(begin)

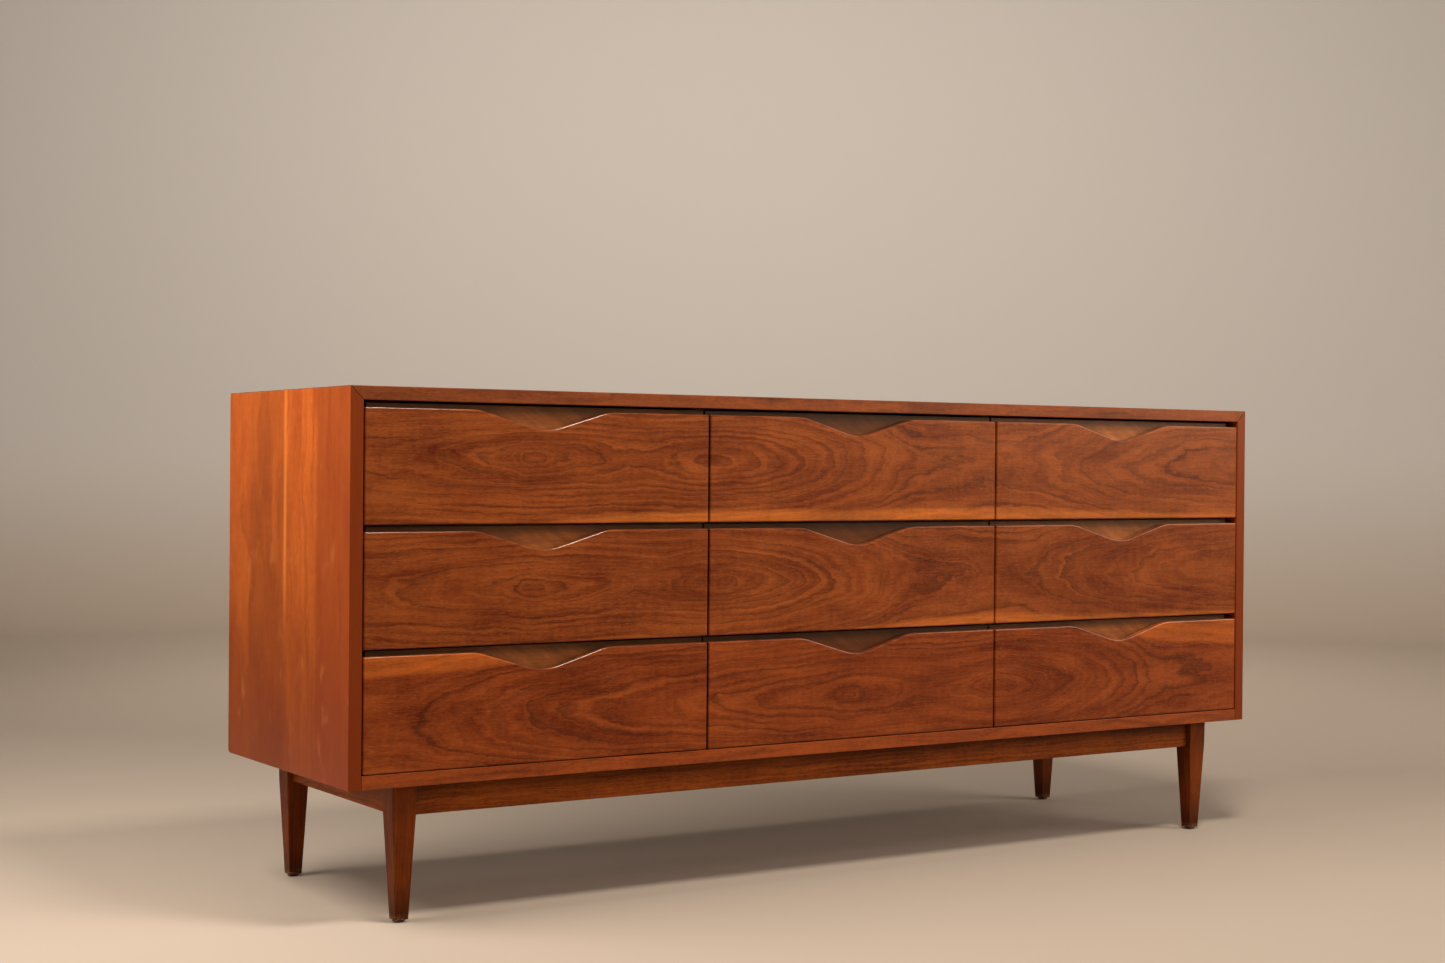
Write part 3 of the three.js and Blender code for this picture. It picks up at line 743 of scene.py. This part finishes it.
# Parts of the head's radius.
SCREW_PROFILE = ((0, 0), (1, 0), (1, 0.18), (0.9, 0.38), (0.7, 0.55), (0.4, 0.66), (0, 0.7))


def add_screw(mesh, place, direction, radius):
    """A domed screw head, standing on a surface."""
    profile = [(r * radius, h * radius) for r, h in SCREW_PROFILE]
    add_turned(mesh, place, profile, direction, around=24)


def soften_turned(piece):
    edge = piece.modifiers.new("arris", "BEVEL")
    edge.width = 0.0002
    edge.segments = 2
    edge.limit_method = "ANGLE"
    edge.angle_limit = math.radians(40)


# Parts of the head's radius.
NAIL_PROFILE = ((0, 0), (1, 0), (1, 0.3), (0.8, 0.5), (0, 0.55))


def add_back_nails():
    """Small nail heads round the back panel."""
    low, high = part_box("back_panel")
    inset = 6 * MM
    spacing = 110 * MM
    radius = 2 * MM
    mesh = bmesh.new()
    spots = []
    across = round((high.x - low.x) / spacing)
    upward = round((high.z - low.z) / spacing)
    for i in range(across + 1):
        x = low.x + inset + (high.x - low.x - 2 * inset) * i / across
        spots += [(x, low.z + inset), (x, high.z - inset)]
    for i in range(1, upward):
        z = low.z + inset + (high.z - low.z - 2 * inset) * i / upward
        spots += [(low.x + inset, z), (high.x - inset, z)]
    profile = [(r * radius, h * radius) for r, h in NAIL_PROFILE]
    for x, z in spots:
        add_turned(mesh, (x, high.y, z), profile, Vector((0, 1, 0)), around=12)
    nails = new_object("back_panel_nails", mesh, smooth=True)
    steel = metal_material("nail_steel", (0.30, 0.28, 0.26, 1), (0.12, 0.11, 0.10, 1), 0.45)
    nails.data.materials.append(steel)
    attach(nails, "case")


# ---------------------------------------------------------------- the drawers

LIP_THICKNESS = 12 * MM
SIDE_THICKNESS = 12 * MM
BOX_HEIGHT = 157 * MM
BACK_DROP = 4 * MM  # how far the back's upper edge is below the sides'
PANEL_GROOVE = 6 * MM
PANEL_THICKNESS = 5 * MM
GAP = 0.2 * MM
SCREW_SPREAD = 190 * MM  # of the face screws, from the drawer's middle
SCREW_HEIGHTS = (45 * MM, 120 * MM)  # above the underside of the box

# How bright the inner fronts are, along a row: the centre one is the darkest and the reddest.
LIP_BOARDS = ((0, 1.05), (540, 1.05), (610, 0.6), (1130, 0.6), (1200, 1.2), (1738, 1.2))


def lip_material(row):
    """The inner fronts: olive-brown, with slanting stripes, and painted shade along the upper edge."""
    graph = Graph(f"lip_wood_{row}")
    x, z, y = graph.place("X", "Z")
    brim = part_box(f"face_{row}_centre")[1].z / MM
    # Painted shade: darker along the upper edge, in the shadow of the row above.
    height_tone = graph.math("MULTIPLY_ADD", graph.span(z, brim + 3, brim - 14), 0.72, 0.28)
    slant = graph.math("MULTIPLY_ADD", z, 1.5, x)
    bands = graph.vector(graph.math("MULTIPLY", slant, 1 / 21), graph.math("MULTIPLY", z, 1 / 60), 0.0)
    stripes = graph.noise(bands, 3)
    rings = board_rings(graph, x, z, y, (300, 90), 6.0, 12.4)
    colour, relief, streak, _ = wood_grain(graph, x, z, y, rings, LIP, 12.4, line=0.35, pores=0.5)
    striped = graph.math("MULTIPLY_ADD", graph.span(stripes, 0.32, 0.68), 0.42, 0.88)
    strip = graph.math("ADD", x, -STRIP_START / MM)
    board = graph.curve(strip, LIP_BOARDS, (0, STRIP_LENGTH / MM), (0, 2))
    redder = graph.math("MULTIPLY", graph.span(board, 1.0, 0.6), 0.45)
    colour = graph.mix(redder, colour, (0.30, 0.055, 0.0080, 1))
    shade = graph.math("MULTIPLY", graph.math("MULTIPLY", height_tone, striped), board)
    return finish_wood(graph, graph.shade(colour, shade), relief, streak, roughness=0.42)


def add_board(name, low, high, material, body):
    mesh = bmesh.new()
    add_box(mesh, low, high)
    board = new_object(name, mesh)
    board.data.materials.append(material)
    soften(board, 0.0008)
    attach(board, body)
    return board


def add_drawer_boards(row, column, materials):
    """The inner front, the sides and the back that stand for the CAD's one-piece drawer walls."""
    place = f"{row}_{column}"
    body = f"drawer_{place}"
    low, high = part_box(f"box_{place}")
    panel_low, panel_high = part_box(f"panel_{place}")
    lip_back = low.y + LIP_THICKNESS
    top = low.z + BOX_HEIGHT
    lip_high = (high.x, lip_back - GAP, high.z)
    lip = add_board(f"inner_front_{place}", low, lip_high, materials["lip"], body)
    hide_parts(f"box_{place}")
    panel_edges = {"left": panel_low.x + PANEL_GROOVE, "right": panel_high.x - PANEL_GROOVE}
    inner = {}
    for hand, sign in (("left", 1), ("right", -1)):
        inner[hand] = panel_edges[hand]
        x = (inner[hand] - sign * SIDE_THICKNESS, inner[hand])
        name = f"drawer_side_{hand}_{place}"
        side = add_grooved_side(name, x, (lip_back, high.y), (low.z, top), sign, panel_high.z)
        side.data.materials.append(materials["side"])
        soften(side, 0.0007)
        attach(side, body)
    back_low = (inner["left"] + GAP, high.y - SIDE_THICKNESS, panel_high.z + GAP)
    back_high = (inner["right"] - GAP, high.y - GAP, top - BACK_DROP)
    add_board(f"drawer_back_{place}", back_low, back_high, materials["back"], body)


def add_grooved_side(name, x, y, z, sign, panel_top):
    """A drawer side with the groove for the bottom panel, drawn as a section and pushed along Y."""
    outer, inner = x
    bottom_of_groove = inner - sign * (PANEL_GROOVE + GAP)
    groove = (panel_top - PANEL_THICKNESS - GAP, panel_top + GAP)
    section = [
        (outer, z[0]), (inner, z[0]), (inner, groove[0]), (bottom_of_groove, groove[0]),
        (bottom_of_groove, groove[1]), (inner, groove[1]), (inner, z[1]), (outer, z[1]),
    ]
    mesh = bmesh.new()
    near = [mesh.verts.new((u, y[0], v)) for u, v in section]
    far = [mesh.verts.new((u, y[1], v)) for u, v in section]
    mesh.faces.new(near)
    mesh.faces.new(list(reversed(far)))
    for i in range(len(section)):
        j = (i + 1) % len(section)
        mesh.faces.new((near[j], near[i], far[i], far[j]))
    bmesh.ops.recalc_face_normals(mesh, faces=mesh.faces)
    return new_object(name, mesh)


def add_face_screws(row, column, steel):
    """Four screws that hold the face, driven from inside the drawer through the inner front."""
    place = f"{row}_{column}"
    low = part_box(f"box_{place}")[0]
    panel_low, panel_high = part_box(f"panel_{place}")
    centre = (panel_low.x + panel_high.x) / 2
    surface = low.y + LIP_THICKNESS - GAP
    mesh = bmesh.new()
    for side in (-1, 1):
        for height in SCREW_HEIGHTS:
            spot = Vector((centre + side * SCREW_SPREAD, surface, low.z + height))
            add_screw(mesh, spot, Vector((0, 1, 0)), 4.0 * MM)
    screws = new_object(f"face_screws_{place}", mesh, smooth=True)
    screws.data.materials.append(steel)
    soften_turned(screws)
    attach(screws, f"drawer_{place}")


def dress_drawers():
    boards = {
        "side": board_material(
            "drawer_side_wood", "Y", "Z", INNER, (500, -200), 7.0, 13.3, roughness=0.5
        ),
        "back": board_material(
            "drawer_back_wood", "X", "Z", INNER, (450, 350), 7.0, 14.8, roughness=0.5
        ),
    }
    panel = panel_material("panel_ply", 15.2)
    steel = metal_material("face_screw_steel", (0.60, 0.57, 0.52, 1), (0.35, 0.33, 0.30, 1), 0.4)
    for row in ROWS:
        veneer = face_material(row)
        boards["lip"] = lip_material(row)
        for column in COLUMNS:
            dress(f"face_{row}_{column}", veneer, 0.0026)
            dress(f"panel_{row}_{column}", panel, 0.0004)
            add_drawer_boards(row, column, boards)
            add_face_screws(row, column, steel)


# ---------------------------------------------------------------- the whole scene

add_camera()
add_light()
add_floor()
dress_case()
dress_base()
add_back_nails()
dress_drawers()
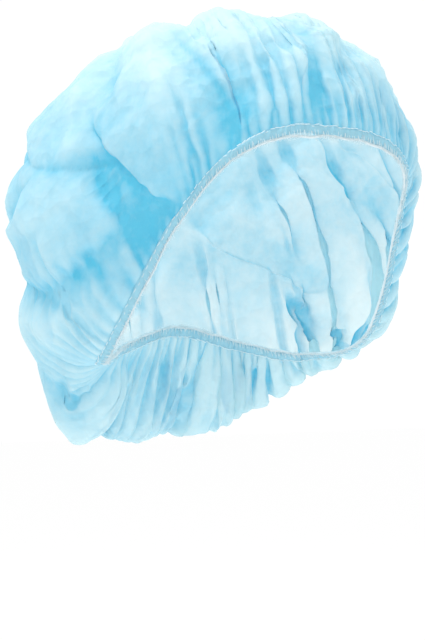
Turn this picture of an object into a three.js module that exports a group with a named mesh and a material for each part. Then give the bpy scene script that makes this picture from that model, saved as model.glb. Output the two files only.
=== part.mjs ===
// Disposable bouffant cap, worn: a disc of light nonwoven gathered on an elastic hem.
// Millimetres, +Z up. The wearer faces -Y and the wearer's left is +X.
// The origin is the middle of the head opening, so that a head comes up through it along +Z.
//
// Every wall is worked out from two short tables: the shape table gives the cap's profile at
// twelve directions round the head, and the fold table lays its main folds over that shape.

import * as THREE from 'three';

// ---- Driving dimensions ---------------------------------------------------------------------

const OPENING_CENTRE = { y: -10, z: -38 }; // middle of the head opening, from the head's centre
const APEX = { y: 60, z: 71 }; // middle of the cloth disc, pushed back over the crown of the head
const APEX_TILT = 18; // degrees that the cloth leans back there
const CLOTH_WALL = 1.0; // crown wall
const GAP = 0.5; // between pieces that are sewn together
const HEM_WIDTH = 4.6; // rolled casing, measured up the cloth
const HEM_THICKNESS = 2.2; // rolled casing, through the cloth
const ELASTIC_WIDTH = 1.3; // sewn edge that shows below the casing
const ELASTIC_THICKNESS = 1.4;
const PLEATS = 22; // main gathers above the hem
const PLEAT_DEPTH = 2.0;
const PLEAT_RISE = 4; // distance above the hem over which a gather opens
const PLEAT_FADE = 26; // distance above the hem over which it smooths out

// ---- Fineness -------------------------------------------------------------------------------

const STEPS_ROUND = 88; // points round the head
const STEPS_UP = 23; // rings from the hem to the apex
const PROFILE_SAMPLES = 48; // samples that space the rings evenly along a profile
const BAND_CORNERS = 6; // corners of the hem's and the elastic's section

// ---- Shape table ----------------------------------------------------------------------------
// angle      degrees round the head: 0 front, 90 wearer's left, 180 back, 270 wearer's right
// rimRadius  distance of the hem from the head's upright axis
// rimHeight  height of the hem, from the head's centre
// out, up    where the cloth heads from the hem: outward and upward
// in         how far from the apex the cloth starts to turn down

const SHAPE = [
  { angle: 0, rimRadius: 85, rimHeight: 13, out: 0, up: 56, in: 90 },
  { angle: 30, rimRadius: 84, rimHeight: 4, out: 3, up: 48, in: 92 },
  { angle: 60, rimRadius: 77, rimHeight: -22, out: 28, up: 45, in: 103 },
  { angle: 90, rimRadius: 75, rimHeight: -80, out: 51, up: 17, in: 117 },
  { angle: 120, rimRadius: 68, rimHeight: -90, out: 57, up: -50, in: 127 },
  { angle: 150, rimRadius: 65, rimHeight: -84, out: 56, up: -140, in: 130 },
  { angle: 180, rimRadius: 64, rimHeight: -76, out: 54, up: -182, in: 130 },
  { angle: 210, rimRadius: 66, rimHeight: -84, out: 56, up: -150, in: 131 },
  { angle: 240, rimRadius: 66, rimHeight: -90, out: 54, up: -38, in: 133 },
  { angle: 270, rimRadius: 76, rimHeight: -87, out: 56, up: 15, in: 118 },
  { angle: 300, rimRadius: 71, rimHeight: -29, out: 29, up: 46, in: 102 },
  { angle: 330, rimRadius: 80, rimHeight: 8, out: 5, up: 52, in: 92 },
];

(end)

Exactly repeat the lines from the line with "Turn this picture" to the line with "const BAND_CORNERS = 6;", including both, and output nothing else.

• _Result of the task_
Turn this picture of an object into a three.js module that exports a group with a named mesh and a material for each part. Then give the bpy scene script that makes this picture from that model, saved as model.glb. Output the two files only.
=== part.mjs ===
// Disposable bouffant cap, worn: a disc of light nonwoven gathered on an elastic hem.
// Millimetres, +Z up. The wearer faces -Y and the wearer's left is +X.
// The origin is the middle of the head opening, so that a head comes up through it along +Z.
//
// Every wall is worked out from two short tables: the shape table gives the cap's profile at
// twelve directions round the head, and the fold table lays its main folds over that shape.

import * as THREE from 'three';

// ---- Driving dimensions ---------------------------------------------------------------------

const OPENING_CENTRE = { y: -10, z: -38 }; // middle of the head opening, from the head's centre
const APEX = { y: 60, z: 71 }; // middle of the cloth disc, pushed back over the crown of the head
const APEX_TILT = 18; // degrees that the cloth leans back there
const CLOTH_WALL = 1.0; // crown wall
const GAP = 0.5; // between pieces that are sewn together
const HEM_WIDTH = 4.6; // rolled casing, measured up the cloth
const HEM_THICKNESS = 2.2; // rolled casing, through the cloth
const ELASTIC_WIDTH = 1.3; // sewn edge that shows below the casing
const ELASTIC_THICKNESS = 1.4;
const PLEATS = 22; // main gathers above the hem
const PLEAT_DEPTH = 2.0;
const PLEAT_RISE = 4; // distance above the hem over which a gather opens
const PLEAT_FADE = 26; // distance above the hem over which it smooths out

// ---- Fineness -------------------------------------------------------------------------------

const STEPS_ROUND = 88; // points round the head
const STEPS_UP = 23; // rings from the hem to the apex
const PROFILE_SAMPLES = 48; // samples that space the rings evenly along a profile
const BAND_CORNERS = 6; // corners of the hem's and the elastic's section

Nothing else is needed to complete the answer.